In 1469, following the Treaty of St. Omer, Upper Alsace went to Charles of Burgundy who also ruled over of Netherlands and Burgundy). Although Charles was the nominal landlord, taxes were paid to the German Emperor. The Emperor was able to wreak this tax to his advantage and managed to gain full control of Upper Alsace in 1477 when it became part of the personal demesne of the Habsburg family, who were also hereditary rulers of the Empire.

By the time of the Reformation in the 16th century, Strasbourg was a prosperous community, and its inhabitants accepted Protestantism at an early date (1523). The reformer Martin Bucer was a prominent Protestant reformer in the region. His efforts were countered by the Roman Catholic Habsburgs who tried to eradicate heresy in Upper Alsace. As a result, Alsace was transformed into a mosaic of Catholic and Protestant territories.

This situation prevailed until 1639 when most of Alsace was conquered by France as part of the conflict of the Thirty Years War. So, in 1646, beset by enemies in the Thirty Years War, the Habsburgs were forced to sell their territories (mostly in Upper Alsace) to France, which had occupied it, for the sum of 1.2 million thalers. Thus, when the hostilities finally ceased in 1648 with the Treaty of Westphalia, most of Alsace went to France with some cities remaining independent. The treaty stipulations regarding Alsace were extremely byzantine and confusing; it is thought that this was done purposely so that neither the French king or the German Emperor could gain tight control, but that one would play off the other, thereby assuring Alsace some measure of autonomy. Supporters of this theory point out that the treaty stipulations were authored by Imperial plenipotentiary Isaac Volmar, the former chancellor of Alsace.

The Thirty Years War (1618-1648) had been one of the worst periods in the history of Alsace. It caused large numbers of the population (mainly in the countryside) to die or to flee away, because the land was successively invaded and devastated by many armies (Imperials, Swedes, French, etc.). After 1648 and until the mid-18th century, numerous immigrants arrived from Switzerland, Germany, Austria, Lorraine, Savoy and other areas.

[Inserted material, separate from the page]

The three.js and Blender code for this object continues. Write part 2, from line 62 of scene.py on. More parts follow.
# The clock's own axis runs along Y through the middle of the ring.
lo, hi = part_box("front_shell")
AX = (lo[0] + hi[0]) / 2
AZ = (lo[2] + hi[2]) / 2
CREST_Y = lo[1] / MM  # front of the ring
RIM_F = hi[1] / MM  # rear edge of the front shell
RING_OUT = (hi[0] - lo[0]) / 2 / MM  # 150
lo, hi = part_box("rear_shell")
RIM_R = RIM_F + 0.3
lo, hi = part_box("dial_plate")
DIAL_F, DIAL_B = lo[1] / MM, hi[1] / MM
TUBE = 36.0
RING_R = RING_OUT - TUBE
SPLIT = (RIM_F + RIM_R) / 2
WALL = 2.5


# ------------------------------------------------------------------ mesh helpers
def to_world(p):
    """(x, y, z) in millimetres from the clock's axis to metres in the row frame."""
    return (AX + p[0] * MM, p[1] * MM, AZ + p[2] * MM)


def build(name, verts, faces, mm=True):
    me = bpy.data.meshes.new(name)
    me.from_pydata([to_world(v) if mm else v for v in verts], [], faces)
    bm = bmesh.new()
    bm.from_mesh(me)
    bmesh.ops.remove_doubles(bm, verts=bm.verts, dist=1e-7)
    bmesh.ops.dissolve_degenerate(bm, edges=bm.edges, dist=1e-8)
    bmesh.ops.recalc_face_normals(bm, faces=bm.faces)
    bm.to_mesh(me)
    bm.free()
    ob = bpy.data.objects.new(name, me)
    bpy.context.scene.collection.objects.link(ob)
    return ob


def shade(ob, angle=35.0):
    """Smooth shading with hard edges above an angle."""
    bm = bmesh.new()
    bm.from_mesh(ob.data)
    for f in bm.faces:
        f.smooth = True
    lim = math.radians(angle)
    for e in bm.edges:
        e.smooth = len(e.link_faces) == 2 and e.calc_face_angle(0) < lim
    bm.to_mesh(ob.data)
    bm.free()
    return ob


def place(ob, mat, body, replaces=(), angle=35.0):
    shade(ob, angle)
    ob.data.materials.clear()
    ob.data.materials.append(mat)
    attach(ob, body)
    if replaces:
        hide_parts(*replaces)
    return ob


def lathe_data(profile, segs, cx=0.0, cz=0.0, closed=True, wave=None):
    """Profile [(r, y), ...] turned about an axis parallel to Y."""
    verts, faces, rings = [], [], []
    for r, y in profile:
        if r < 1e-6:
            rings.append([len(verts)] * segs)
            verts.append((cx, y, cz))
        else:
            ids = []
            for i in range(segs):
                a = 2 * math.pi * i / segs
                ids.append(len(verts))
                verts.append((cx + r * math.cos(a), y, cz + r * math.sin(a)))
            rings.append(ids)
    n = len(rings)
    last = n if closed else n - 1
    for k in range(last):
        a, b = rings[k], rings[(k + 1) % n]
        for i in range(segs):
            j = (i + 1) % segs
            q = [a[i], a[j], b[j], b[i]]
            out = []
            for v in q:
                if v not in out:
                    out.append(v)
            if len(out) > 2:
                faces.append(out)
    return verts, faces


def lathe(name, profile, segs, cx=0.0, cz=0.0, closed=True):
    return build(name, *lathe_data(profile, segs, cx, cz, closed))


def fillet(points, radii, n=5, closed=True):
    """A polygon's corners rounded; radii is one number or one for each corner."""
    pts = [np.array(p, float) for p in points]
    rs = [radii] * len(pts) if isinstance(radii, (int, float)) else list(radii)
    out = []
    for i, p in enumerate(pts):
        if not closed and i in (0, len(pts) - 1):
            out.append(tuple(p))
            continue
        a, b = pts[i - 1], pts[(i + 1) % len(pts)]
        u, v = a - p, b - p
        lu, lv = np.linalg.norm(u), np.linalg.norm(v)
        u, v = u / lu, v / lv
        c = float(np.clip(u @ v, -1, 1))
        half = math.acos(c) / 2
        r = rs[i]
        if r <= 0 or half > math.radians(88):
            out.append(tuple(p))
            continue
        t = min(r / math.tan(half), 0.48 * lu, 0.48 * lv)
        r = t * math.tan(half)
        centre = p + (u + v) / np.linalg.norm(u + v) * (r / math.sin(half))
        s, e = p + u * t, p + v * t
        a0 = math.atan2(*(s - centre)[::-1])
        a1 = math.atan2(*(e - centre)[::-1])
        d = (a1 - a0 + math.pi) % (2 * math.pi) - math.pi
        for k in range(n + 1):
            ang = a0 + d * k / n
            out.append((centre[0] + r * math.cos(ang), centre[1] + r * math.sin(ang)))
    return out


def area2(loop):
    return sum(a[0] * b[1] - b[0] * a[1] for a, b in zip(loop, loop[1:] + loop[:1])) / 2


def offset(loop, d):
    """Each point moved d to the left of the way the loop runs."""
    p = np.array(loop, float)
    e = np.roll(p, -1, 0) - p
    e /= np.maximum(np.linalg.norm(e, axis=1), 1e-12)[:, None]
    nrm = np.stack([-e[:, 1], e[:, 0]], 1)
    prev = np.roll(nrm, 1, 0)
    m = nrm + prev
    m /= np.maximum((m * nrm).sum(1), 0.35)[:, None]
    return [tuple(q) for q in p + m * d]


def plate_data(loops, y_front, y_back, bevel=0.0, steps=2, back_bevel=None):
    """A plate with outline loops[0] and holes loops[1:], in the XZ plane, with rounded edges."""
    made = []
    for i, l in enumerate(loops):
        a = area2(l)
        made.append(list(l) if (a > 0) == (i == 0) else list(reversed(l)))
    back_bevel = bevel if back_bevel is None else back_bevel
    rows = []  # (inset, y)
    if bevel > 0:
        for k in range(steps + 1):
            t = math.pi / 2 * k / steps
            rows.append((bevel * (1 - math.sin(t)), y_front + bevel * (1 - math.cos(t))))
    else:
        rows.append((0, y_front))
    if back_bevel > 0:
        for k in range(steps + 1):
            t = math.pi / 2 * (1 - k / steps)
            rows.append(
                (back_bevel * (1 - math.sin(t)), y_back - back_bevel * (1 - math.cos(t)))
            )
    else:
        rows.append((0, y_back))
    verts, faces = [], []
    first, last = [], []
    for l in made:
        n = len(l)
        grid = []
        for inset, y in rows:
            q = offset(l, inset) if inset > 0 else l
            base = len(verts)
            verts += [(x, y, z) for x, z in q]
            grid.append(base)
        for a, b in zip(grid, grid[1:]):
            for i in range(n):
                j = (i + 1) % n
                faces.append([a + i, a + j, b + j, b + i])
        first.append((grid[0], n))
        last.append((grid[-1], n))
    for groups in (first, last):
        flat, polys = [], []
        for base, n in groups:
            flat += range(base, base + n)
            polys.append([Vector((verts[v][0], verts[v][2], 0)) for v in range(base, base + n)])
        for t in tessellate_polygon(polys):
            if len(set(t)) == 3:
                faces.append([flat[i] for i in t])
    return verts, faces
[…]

France consolidated her hold with the 1679 Treaty of Nimwegen which brought the cities under her control. This settlement was reinforced at the 1691 Peace of Rijkswik (Ryswick) although the Holy Roman Empire did not accept and sign the document until 1697. Thus was Alsace drawn into the orbit of France.

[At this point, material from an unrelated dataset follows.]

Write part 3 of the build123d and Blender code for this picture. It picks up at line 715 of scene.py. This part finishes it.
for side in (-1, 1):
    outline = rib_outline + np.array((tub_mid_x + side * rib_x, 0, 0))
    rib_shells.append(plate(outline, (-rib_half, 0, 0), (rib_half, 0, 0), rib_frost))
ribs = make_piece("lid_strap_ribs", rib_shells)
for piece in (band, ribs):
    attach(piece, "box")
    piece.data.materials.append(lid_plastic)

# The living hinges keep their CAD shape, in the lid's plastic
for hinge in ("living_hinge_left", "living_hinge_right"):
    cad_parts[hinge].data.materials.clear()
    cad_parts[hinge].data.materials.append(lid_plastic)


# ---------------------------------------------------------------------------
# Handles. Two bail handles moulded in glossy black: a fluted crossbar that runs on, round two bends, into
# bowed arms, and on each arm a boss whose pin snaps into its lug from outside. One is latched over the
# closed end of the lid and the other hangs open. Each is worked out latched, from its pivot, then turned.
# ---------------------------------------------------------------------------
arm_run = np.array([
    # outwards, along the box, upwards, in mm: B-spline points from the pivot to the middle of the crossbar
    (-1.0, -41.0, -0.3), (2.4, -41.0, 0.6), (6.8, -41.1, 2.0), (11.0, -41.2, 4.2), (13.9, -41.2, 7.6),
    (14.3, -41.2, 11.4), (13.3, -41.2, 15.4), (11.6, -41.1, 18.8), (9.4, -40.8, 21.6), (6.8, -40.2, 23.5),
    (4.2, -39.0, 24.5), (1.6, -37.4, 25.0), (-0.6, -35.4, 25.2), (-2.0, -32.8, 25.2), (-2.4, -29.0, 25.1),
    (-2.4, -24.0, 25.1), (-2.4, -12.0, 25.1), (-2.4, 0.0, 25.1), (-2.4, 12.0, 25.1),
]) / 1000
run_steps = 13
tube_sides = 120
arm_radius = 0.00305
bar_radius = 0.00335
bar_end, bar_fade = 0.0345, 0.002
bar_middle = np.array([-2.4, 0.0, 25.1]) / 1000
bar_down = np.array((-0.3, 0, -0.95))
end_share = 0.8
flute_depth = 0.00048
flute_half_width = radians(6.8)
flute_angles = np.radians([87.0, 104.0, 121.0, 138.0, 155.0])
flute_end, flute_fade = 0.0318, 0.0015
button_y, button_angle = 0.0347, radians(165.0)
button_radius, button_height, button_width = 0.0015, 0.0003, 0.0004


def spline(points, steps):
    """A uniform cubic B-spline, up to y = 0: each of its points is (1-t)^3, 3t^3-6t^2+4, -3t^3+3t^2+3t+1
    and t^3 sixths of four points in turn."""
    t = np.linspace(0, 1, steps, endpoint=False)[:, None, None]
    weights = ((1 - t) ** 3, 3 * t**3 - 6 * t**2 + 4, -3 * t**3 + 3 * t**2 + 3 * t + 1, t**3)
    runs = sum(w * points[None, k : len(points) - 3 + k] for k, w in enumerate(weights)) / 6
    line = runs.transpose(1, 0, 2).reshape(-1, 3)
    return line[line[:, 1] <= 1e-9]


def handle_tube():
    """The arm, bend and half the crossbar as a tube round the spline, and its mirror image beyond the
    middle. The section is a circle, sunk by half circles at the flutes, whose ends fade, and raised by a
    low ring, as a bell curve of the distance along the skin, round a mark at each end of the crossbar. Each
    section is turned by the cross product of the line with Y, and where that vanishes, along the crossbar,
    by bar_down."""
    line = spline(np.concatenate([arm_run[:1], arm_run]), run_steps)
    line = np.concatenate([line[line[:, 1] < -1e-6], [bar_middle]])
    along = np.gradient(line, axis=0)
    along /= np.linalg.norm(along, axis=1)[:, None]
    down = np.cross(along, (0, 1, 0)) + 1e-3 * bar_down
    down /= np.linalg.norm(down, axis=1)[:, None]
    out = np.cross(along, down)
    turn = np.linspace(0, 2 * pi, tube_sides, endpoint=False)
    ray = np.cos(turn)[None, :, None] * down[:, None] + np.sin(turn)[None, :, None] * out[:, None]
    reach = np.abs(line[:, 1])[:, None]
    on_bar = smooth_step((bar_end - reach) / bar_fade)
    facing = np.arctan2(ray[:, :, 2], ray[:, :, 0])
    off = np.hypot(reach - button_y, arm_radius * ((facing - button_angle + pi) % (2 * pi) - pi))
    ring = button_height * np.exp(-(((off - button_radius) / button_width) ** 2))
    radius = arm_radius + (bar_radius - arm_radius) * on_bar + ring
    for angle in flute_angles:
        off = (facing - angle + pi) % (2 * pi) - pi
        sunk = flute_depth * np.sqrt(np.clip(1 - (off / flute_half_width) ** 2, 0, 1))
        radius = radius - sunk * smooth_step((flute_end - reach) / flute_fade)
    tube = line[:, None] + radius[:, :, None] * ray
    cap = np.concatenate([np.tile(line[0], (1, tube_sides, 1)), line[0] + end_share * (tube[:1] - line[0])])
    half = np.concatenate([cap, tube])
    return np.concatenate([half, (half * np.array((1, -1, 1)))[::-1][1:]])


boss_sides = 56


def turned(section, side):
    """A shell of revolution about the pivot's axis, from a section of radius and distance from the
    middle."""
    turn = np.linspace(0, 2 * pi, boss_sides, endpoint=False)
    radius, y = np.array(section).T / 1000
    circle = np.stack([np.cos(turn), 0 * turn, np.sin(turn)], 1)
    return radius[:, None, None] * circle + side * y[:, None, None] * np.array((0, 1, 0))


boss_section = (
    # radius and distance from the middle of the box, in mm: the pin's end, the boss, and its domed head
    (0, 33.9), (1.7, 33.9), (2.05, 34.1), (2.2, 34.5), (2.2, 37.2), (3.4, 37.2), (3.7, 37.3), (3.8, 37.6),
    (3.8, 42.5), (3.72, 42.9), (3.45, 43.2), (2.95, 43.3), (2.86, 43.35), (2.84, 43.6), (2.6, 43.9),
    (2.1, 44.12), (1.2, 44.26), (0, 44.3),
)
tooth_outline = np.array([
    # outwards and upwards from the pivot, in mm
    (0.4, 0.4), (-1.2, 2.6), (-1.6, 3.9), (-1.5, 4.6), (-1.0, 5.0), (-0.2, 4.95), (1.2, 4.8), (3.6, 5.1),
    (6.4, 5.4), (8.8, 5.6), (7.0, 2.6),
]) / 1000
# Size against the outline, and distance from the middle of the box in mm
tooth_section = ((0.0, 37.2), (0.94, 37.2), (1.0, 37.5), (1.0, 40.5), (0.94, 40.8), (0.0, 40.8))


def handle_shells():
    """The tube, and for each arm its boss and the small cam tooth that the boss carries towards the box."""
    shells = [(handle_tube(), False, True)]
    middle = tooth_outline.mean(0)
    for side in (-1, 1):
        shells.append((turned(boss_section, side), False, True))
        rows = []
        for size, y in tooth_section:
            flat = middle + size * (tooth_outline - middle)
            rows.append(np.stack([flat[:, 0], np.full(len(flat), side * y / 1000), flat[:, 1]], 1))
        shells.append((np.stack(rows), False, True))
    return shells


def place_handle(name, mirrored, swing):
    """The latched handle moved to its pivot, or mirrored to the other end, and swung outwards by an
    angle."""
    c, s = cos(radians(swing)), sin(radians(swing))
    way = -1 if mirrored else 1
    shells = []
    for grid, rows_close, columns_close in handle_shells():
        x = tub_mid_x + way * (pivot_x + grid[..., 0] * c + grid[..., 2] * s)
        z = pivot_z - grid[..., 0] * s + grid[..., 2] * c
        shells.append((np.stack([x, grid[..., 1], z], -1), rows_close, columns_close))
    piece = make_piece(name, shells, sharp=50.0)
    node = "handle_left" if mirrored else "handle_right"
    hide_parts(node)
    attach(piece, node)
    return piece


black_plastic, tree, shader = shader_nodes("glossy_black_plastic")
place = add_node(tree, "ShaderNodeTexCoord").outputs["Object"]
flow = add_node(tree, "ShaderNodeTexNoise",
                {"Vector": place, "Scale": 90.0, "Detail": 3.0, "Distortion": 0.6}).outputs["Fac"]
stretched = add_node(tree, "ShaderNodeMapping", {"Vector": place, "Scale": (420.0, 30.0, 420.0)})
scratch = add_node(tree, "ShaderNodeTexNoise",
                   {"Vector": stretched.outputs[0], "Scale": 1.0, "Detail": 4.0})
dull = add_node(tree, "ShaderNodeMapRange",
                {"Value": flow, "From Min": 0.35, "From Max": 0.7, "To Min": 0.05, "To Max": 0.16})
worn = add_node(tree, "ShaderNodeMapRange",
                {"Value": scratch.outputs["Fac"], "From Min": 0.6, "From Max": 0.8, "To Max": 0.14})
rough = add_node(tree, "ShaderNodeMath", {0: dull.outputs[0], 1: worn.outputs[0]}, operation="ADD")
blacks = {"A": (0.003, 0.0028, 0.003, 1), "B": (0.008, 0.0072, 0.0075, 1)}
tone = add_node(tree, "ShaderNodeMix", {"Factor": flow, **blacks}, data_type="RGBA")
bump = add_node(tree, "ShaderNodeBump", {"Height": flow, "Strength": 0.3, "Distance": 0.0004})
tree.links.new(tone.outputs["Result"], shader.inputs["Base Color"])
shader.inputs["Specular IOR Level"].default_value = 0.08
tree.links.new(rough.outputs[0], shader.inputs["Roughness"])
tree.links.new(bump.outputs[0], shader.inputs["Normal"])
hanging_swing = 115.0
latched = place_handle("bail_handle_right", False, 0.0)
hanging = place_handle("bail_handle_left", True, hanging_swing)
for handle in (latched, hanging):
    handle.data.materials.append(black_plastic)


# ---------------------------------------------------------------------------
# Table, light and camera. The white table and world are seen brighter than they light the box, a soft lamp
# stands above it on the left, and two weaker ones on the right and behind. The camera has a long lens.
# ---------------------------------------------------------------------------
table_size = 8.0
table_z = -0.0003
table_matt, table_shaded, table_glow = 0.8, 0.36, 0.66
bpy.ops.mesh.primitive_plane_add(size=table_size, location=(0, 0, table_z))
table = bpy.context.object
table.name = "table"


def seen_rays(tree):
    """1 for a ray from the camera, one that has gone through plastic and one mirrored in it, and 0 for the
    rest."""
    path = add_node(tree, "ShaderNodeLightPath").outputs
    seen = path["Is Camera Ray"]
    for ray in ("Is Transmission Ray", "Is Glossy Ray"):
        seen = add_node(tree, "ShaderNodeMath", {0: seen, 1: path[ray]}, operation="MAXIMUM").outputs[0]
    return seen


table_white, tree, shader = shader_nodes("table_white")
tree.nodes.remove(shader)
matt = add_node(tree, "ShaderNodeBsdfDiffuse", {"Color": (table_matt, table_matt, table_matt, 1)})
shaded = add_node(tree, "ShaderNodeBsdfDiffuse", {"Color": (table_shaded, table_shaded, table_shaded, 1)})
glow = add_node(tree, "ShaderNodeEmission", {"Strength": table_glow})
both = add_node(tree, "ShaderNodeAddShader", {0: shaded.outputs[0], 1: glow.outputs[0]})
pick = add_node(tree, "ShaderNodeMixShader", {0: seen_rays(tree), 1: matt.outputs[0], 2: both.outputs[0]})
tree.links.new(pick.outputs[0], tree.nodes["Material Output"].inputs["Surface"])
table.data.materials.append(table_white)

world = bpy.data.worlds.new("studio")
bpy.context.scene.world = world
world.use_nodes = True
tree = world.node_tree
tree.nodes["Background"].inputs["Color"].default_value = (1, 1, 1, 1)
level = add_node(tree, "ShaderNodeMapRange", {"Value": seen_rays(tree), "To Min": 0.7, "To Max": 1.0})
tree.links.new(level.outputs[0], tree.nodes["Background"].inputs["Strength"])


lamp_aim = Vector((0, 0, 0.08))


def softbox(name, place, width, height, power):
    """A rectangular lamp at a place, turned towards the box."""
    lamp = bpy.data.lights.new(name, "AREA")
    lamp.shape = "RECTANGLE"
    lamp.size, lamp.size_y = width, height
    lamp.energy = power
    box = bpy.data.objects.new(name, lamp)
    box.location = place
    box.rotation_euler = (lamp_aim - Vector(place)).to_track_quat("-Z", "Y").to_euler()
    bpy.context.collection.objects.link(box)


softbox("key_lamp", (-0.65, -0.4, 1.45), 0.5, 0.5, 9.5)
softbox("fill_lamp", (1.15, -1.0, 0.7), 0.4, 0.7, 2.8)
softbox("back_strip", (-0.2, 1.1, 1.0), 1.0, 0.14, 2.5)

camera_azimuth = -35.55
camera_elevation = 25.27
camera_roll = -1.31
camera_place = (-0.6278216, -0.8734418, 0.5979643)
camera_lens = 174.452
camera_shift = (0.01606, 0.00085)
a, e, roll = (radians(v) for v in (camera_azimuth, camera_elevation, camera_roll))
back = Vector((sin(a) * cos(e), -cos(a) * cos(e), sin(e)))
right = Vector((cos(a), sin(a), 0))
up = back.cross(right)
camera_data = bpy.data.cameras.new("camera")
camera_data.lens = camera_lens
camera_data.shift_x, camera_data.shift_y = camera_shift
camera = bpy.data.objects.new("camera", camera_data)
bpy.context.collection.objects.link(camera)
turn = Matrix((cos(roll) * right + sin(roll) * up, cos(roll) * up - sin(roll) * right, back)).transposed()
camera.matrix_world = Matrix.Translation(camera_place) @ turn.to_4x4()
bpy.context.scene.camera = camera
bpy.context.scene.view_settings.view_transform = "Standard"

The year 1789 brought the French revolution and with it the first division of Alsace into the départements of Haut- and Bas-Rhin. Many of the residents of the Sundgau made "pilgrimages" to places like Mariastein, near Basel, in Switzerland, for baptisms and weddings.

During the last decade of the 18th century, many Alsatians were in opposition to the Jacobins and sympathetic to the invading forces of Austria and Prussia who sought to crush the nascent revolutionary republic. When the French Revolutionary Army of the Rhine was victorious, tens of thousands fled east before it. When they were later permitted to return (in some cases not until 1799), it was often to find that their lands and homes had been confiscated. These straitened conditions led to emigration by hundreds of families to newly-vacant lands in the Russian Empire in 1803/4 and again in 1808. A poignant retelling of this tale based on what he had himself witnessed can be found in Goethe's Hermann und Dorothea.

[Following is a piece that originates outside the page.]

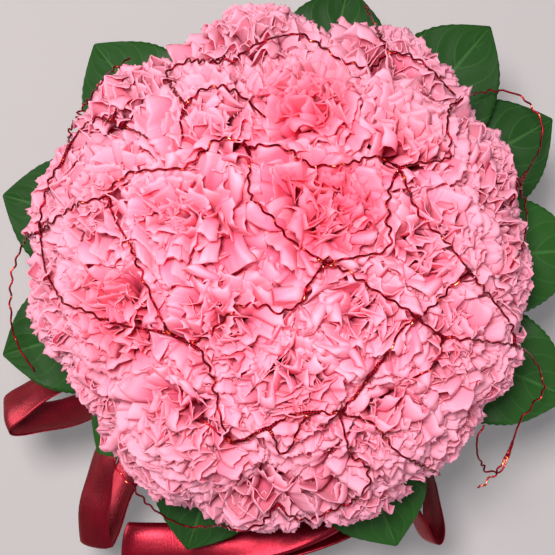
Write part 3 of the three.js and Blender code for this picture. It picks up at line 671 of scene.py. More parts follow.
def petal_points(random, width, bend, fold, ruffle, waves):
    """Petal of length 1 from its claw at the origin to its rim on the Z axis; +X faces outwards."""
    along = np.array(PETAL_ROWS)
    across = np.linspace(-1, 1, PETAL_COLUMNS)
    lean = np.radians(-0.3 * bend + bend * along**1.9)
    steps = np.diff(along)
    middle = (lean[1:] + lean[:-1]) / 2
    x = np.concatenate([[0], np.cumsum(steps * np.sin(middle))])
    z = np.concatenate([[0], np.cumsum(steps * np.cos(middle))])
    tilt, length = math.atan2(x[-1], z[-1]), math.hypot(x[-1], z[-1])
    x, z = ((x * math.cos(tilt) - z * math.sin(tilt)) / length,
            (x * math.sin(tilt) + z * math.cos(tilt)) / length)
    lean = lean - tilt

    opened = np.clip((along - CLAW_END) / FAN_RUN, 0, 1)
    half = width / 2 * (CLAW_SHARE + (1 - CLAW_SHARE) * opened * opened * (3 - 2 * opened))
    folds = np.radians(fold) * random.uniform(0.3, 1.3) * random.choice([-1, 1])
    phase = random.uniform(0, 2 * math.pi, 4)
    count = waves * random.uniform(0.85, 1.2)
    wave = sum(height * np.sin(math.pi * times * count * across + start)
               for (times, height), start in zip(OVERTONES, phase))
    rim = along**2.1
    sway = RIM_SWAY * np.sin(math.pi * 2.2 * across + phase[3])
    outline = 1 - RIM_ROUNDING * np.abs(across) ** 2.4 + sway

    s, t = np.meshgrid(across, along)
    rounded = 1 + (outline[None, :] - 1) * t**1.5
    sideways = half[:, None] * s * math.cos(folds) + 0.4 * ruffle * rim[:, None] * np.cos(
        math.pi * count * s + phase[0])
    outwards = (half[:, None] * np.abs(s) ** 1.3 * math.sin(folds)
                + ruffle * rim[:, None] * wave[None, :] - CUPPING * rim[:, None] * s**2 * width)
    x = x[:, None] * rounded + outwards * np.cos(lean)[:, None]
    z = z[:, None] * rounded - outwards * np.sin(lean)[:, None]
    teeth = np.where(np.arange(PETAL_COLUMNS) % 2, 1.0, -0.35) * random.uniform(0.35, 1.2, PETAL_COLUMNS)
    x[-1] += TOOTH_DEPTH * teeth * math.sin(lean[-1])
    z[-1] += TOOTH_DEPTH * teeth * math.cos(lean[-1])
    return np.stack([x, sideways, z], -1).reshape(-1, 3), t.ravel(), s.ravel()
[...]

In response to the restoration of Napoleon, in 1814 and 1815, Alsace was occupied by foreign forces, including over 280,000 soldiers and 90,000 horses in Bas-Rhin alone. This had grave effects on trade and the economy of the region since former overland trade routes were switched to newly-opened Mediterranean and Atlantic seaports.

At the same time, the population was growing rapidly, from 800,000 in 1814 to 914,000 in 1830 and 1,067,000 in 1846. The combination of factors meant hunger, housing shortages and a lack of work for young people. Thus, it is not surprising that people fled, not only to Russia, but also to take advantage of a new opportunity offered by the Austro-Hungarian Empire. The Empire had recently conquered lands in the East from the Turkish Empire and offered generous terms for colonists in order to consolidate their hold on the lands. Many Alsatians also began to sail for America, where after 1807 slave importation had been banned and new workers were needed for the cotton fields.

Many American and Russian recruiters worked for shipowners and made grandiose, fictitious promises to the restless Alsatians. Once they agreed and surreptitiously left Alsace, they often found themselves forced into indentured servitude. This was so abused in fact that in 1818 the Louisiana general assembly enacted legislation protecting the rights of such immigrants, which sometimes led to new tactics such as shipowners demanding exorbitant passage fees. Even so, tens of thousands of settlers emigrated to Russia and the United States between 1817 and 1839. The Panic of 1825 can be cited as another spur to emigration.

In the 1840's, enterprising Alsatian Henri Castro contracted with the Republic of Texas, to bring in Alsatian settlers in exchange for large land grants. Thus, starting in 1842, many left for Castroville and other Texan communities, Castro proving to be only second to Stephen Austin in numbers of settlers attracted.

Alsace-Lorraine

In 1871, as a concession after the Franco-Prussian War (1870-1), France gave up Alsace, along with the Moselle portion of Lorraine, to the new unified Germany and the history of Alsace becomes that of the Reichsland Elsass-Lothringen or Alsace-Lorraine. This period of Germanization continued until World War I (1914-1918), at the conclusion of which, Alsace returned to French control.

A similar transfer occurred during the World War II conflict (1939-45) at the end of which the region was again ceded to France. Still today, however, two German language newspapers are published here. There is even still spoken here and there a German dialect Alsacien (Elsässisch), but it is vanishing.